[U-Boot] [PATCH 10/14] tegra: usb: Add support for USB peripheral

Simon Glass sjg at chromium.org
Tue Dec 6 02:14:02 CET 2011


Hi Stephen,

On Mon, Dec 5, 2011 at 4:17 PM, Stephen Warren <swarren at nvidia.com> wrote:
> On 12/05/2011 04:35 PM, Simon Glass wrote:
>> Hi Stephen,
>>
>> On Mon, Dec 5, 2011 at 2:15 PM, Stephen Warren <swarren at nvidia.com> wrote:
>>> On 12/05/2011 02:46 PM, Simon Glass wrote:
>>>> Hi Stephen,
>>>>
>>>> On Mon, Dec 5, 2011 at 1:33 PM, Stephen Warren <swarren at nvidia.com> wrote:
>>>>> On 12/02/2011 05:59 PM, Simon Glass wrote:
>>>>>> Hi Stephen,
>>>>>>
>>>>>> Here are my comments on the rest of your email.
>>>>>>
>>>>>> On Mon, Nov 28, 2011 at 11:21 AM, Stephen Warren <swarren at nvidia.com> wrote:
>>>>>>> On 11/23/2011 08:54 PM, Simon Glass wrote:
>>>>>>>> This adds basic support for the Tegra2 USB controller. Board files should
>>>>>>>> call board_usb_init() to set things up.
>>>>>
>>>>>>>> +       config->enabled = fdtdec_get_is_enabled(blob, node);
>>>>>>>> +       config->periph_id = fdtdec_get_int(blob, node, "periph-id", -1);
>>>>>>>
>>>>>>> periph-id is a U-Boot specific concept, not HW description. The DT
>>>>>>> shouldn't contain that value.
>>>>>>
>>>>>> See my previous comments as to why this is desirable. We can change
>>>>>> over to a clock-based approach once the kernel implements it.
>>>>>
>>>>> That will cause backwards-compatibility problems; older FDTs won't work
>>>>> with newer U-Boots. We should avoid incompatible changes like this if at
>>>>> all possible.
>>>>
>>>> At the moment the fdts are in the U-Boot tree, so we should be able to
>>>> change them at the same time. But of course when we update the fdt  we
>>>> need to update the U-Boot code. Is there any alternative other than
>>>> doing nothing until the kernel decides everything?
>>>
>>> You can choose not to represent these parameters in the device tree at
>>> all, but rather hard-code the values in the driver. This is what the
>>> kernel currently does; as luck would have it, the required values are
>>> identical for all the boards the kernel currently supports. Once that's
>>> all in place and working, we can work on defining a binding for those
>>> parameters and review/implement it in both U-Boot and the kernel.
>>
>> OK, but how about we have this conversation when things are actually
>> in the kernel and working? The scheme used in this series (peripheral
>> IDs) is very handy for U-Boot and avoids this hard-coding that you
>> refer to.
>
> I'd really like to avoid adding stuff to the .dts file when we know we
> going to rip it out again ASAP. I'd prefer to incrementally enhance the
> .dts bindings always moving forward, and never removing/breaking stuff
> if possible.
>
> Now you did point out that the .dts files are currently in U-Boot, so
> this is slightly moot since the binding documentation, .dts file and
> driver can all be rev'd in sync. However, I hope this will change soon.
> Otherwise, every addition to them means changing U-Boot, the Linux
> kernel, U-Boot v2, fastboot, quick boot, .....

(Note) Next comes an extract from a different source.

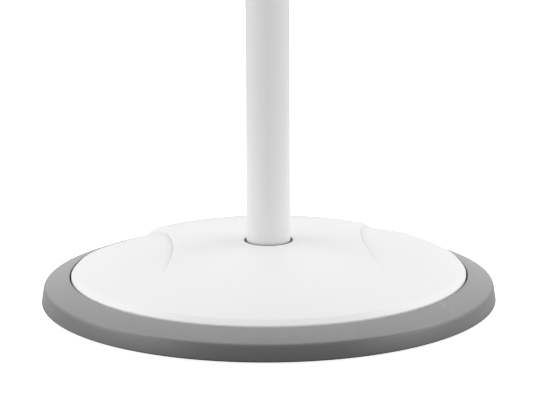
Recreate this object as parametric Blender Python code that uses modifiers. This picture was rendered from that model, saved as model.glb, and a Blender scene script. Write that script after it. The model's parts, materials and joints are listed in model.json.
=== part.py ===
"""Customer pole display: a weighted round foot, a two-stage pole and a tilting display head.

Metres, +Z up, origin on the floor under the pole, front towards -Y.
"""

import math

import bmesh
import bpy
from mathutils import Matrix, Vector

MM = 0.001
FIT = 0.3 * MM  # gap kept between pieces that touch on the real object

# Foot: a low round dome with a soft rim
BASE_RADIUS = 130 * MM
BASE_STEPS = 48
COVER_RADIUS = 112.9 * MM
COVER_EDGE_Z = 19.5 * MM
COVER_TOP_Z = 37.0 * MM
COVER_WALL = 2.0 * MM
COVER_SKIRT_Z = 12.3 * MM
COVER_EDGE_ROUND = 2.4 * MM
DOME_POWER = 3.3  # how late the dome falls away towards its edge
POLE_HOLE_RADIUS = 13.9 * MM
PAD_DEPTH = 2.0 * MM  # step down to the side pads, at the back
PAD_ARC_RADIUS = 2.0 * BASE_RADIUS
PAD_ARC_NEAREST = 53.5 * MM  # closest the pad's edge comes to the middle line
PAD_ARC_Y = 10 * MM
PAD_FADE_FRONT_Y = -82 * MM
PAD_FULL_Y = 40 * MM
PAD_RISER = 1.2 * MM
PAD_REACH = 30 * MM  # how far out the pad has risen back to the dome
RIM_TOP_Z = 17.6 * MM
RIM_GROOVE = 0.8 * MM

PAN_FLOOR_Z = 1.6 * MM
PAN_FLOOR_TOP_Z = 4.2 * MM
PAN_RADIUS = 126.0 * MM
PAN_WALL_TOP_Z = 12.0 * MM
FOOT_RADIUS = 9.0 * MM
FOOT_HEIGHT = 2.5 * MM
FOOT_PCR = 86 * MM
BALLAST_RADIUS = 92 * MM
BALLAST_TOP_Z = 12.5 * MM
PAN_SCREW_PCR = 97 * MM
PAN_BOSS_RADIUS = 3.6 * MM
PAN_SCREW_ANGLES = [math.radians(22.5 + 90 * i) for i in range(4)]
DIAGONALS = [math.radians(45 + 90 * i) for i in range(4)]
SOCKET_SCREW_PCR = 26 * MM
SOCKET_TOP_Z = 31 * MM
SEAL_FLANGE_Z = 34.0 * MM
SEAL_TOP_Z = 36.9 * MM  # the seal's lip fills the gap between the pole and the cover
PORT_Z = 7.6 * MM

# Pole
LOWER_RADIUS = 12.5 * MM
LOWER_BORE = 11.0 * MM
LOWER_FOOT_Z = 15.1 * MM
LOWER_TOP_Z = 262 * MM
UPPER_RADIUS = 10.0 * MM
UPPER_BORE = 8.5 * MM
UPPER_FOOT_Z = 130 * MM
UPPER_TOP_Z = 412 * MM
COLLAR_RADIUS = 17.5 * MM
COLLAR_BOTTOM_Z = 249 * MM
COLLAR_TOP_Z = 282 * MM
COLLAR_GRIPS = 12

# Neck and head
SWIVEL_RADIUS = 17 * MM
SWIVEL_TOP_Z = 424 * MM
NECK_BOTTOM_Z = 425.6 * MM
TILT_AXIS_Z = 452 * MM
HEAD_WIDTH = 220 * MM
HEAD_HEIGHT = 86 * MM
HEAD_BOTTOM_Z = 466 * MM
HEAD_FRONT_Y = -20 * MM
HEAD_SPLIT_Y = -8 * MM
HEAD_BACK_Y = 22 * MM
HEAD_CORNER = 14 * MM
HEAD_WALL = 2.5 * MM
HEAD_MIDDLE_Z = HEAD_BOTTOM_Z + HEAD_HEIGHT / 2
SHELL_SCREW_X = 97 * MM
SHELL_SCREW_DZ = 31 * MM
BUTTON_X = -78 * MM
BUTTON_Z = HEAD_MIDDLE_Z - 14 * MM
SERVICE_X = 56 * MM
LEAD_RADIUS = 2.25 * MM
COIL_RADIUS = 5.0 * MM

MATERIALS = {  # base colour, roughness, metallic
    "cover_white": ((0.86, 0.86, 0.87), 0.35, 0.0),
    "rim_grey": ((0.33, 0.33, 0.33), 0.6, 0.0),
    "pole_white": ((0.80, 0.80, 0.81), 0.3, 0.0),
    "pan_grey": ((0.20, 0.20, 0.21), 0.6, 0.0),
    "cast_iron": ((0.12, 0.12, 0.12), 0.7, 0.8),
    "zinc_steel": ((0.62, 0.62, 0.64), 0.35, 1.0),
    "black_rubber": ((0.03, 0.03, 0.03), 0.8, 0.0),
    "black_plastic": ((0.04, 0.04, 0.045), 0.5, 0.0),
    "board_green": ((0.03, 0.16, 0.07), 0.5, 0.0),
    "smoked_window": ((0.02, 0.022, 0.025), 0.08, 0.0),
    "display_glass": ((0.05, 0.07, 0.07), 0.1, 0.0),
    "lead_grey": ((0.16, 0.16, 0.17), 0.55, 0.0),
}


def clear_scene():
    for obj in list(bpy.data.objects):
        bpy.data.objects.remove(obj)


def make_collection(name, parent):
    made = bpy.data.collections.new(name)
    parent.children.link(made)
    return made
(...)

OK well I can remove the USB params and put in the C file with an
#ifdef for T30. Ick.

>
>> Also the only way I can see it being hard-coded is by the kernel
>> looking at the peripheral address and converting this to an ID. That
>> seems really ugly to me. Or am I missing something?
>
> Well, the Tegra SD/MMC driver works exactly that way (well, mapping an
> instance ID to both base address and periph ID), so there's certainly
> precedent for this. And that driver is not unique.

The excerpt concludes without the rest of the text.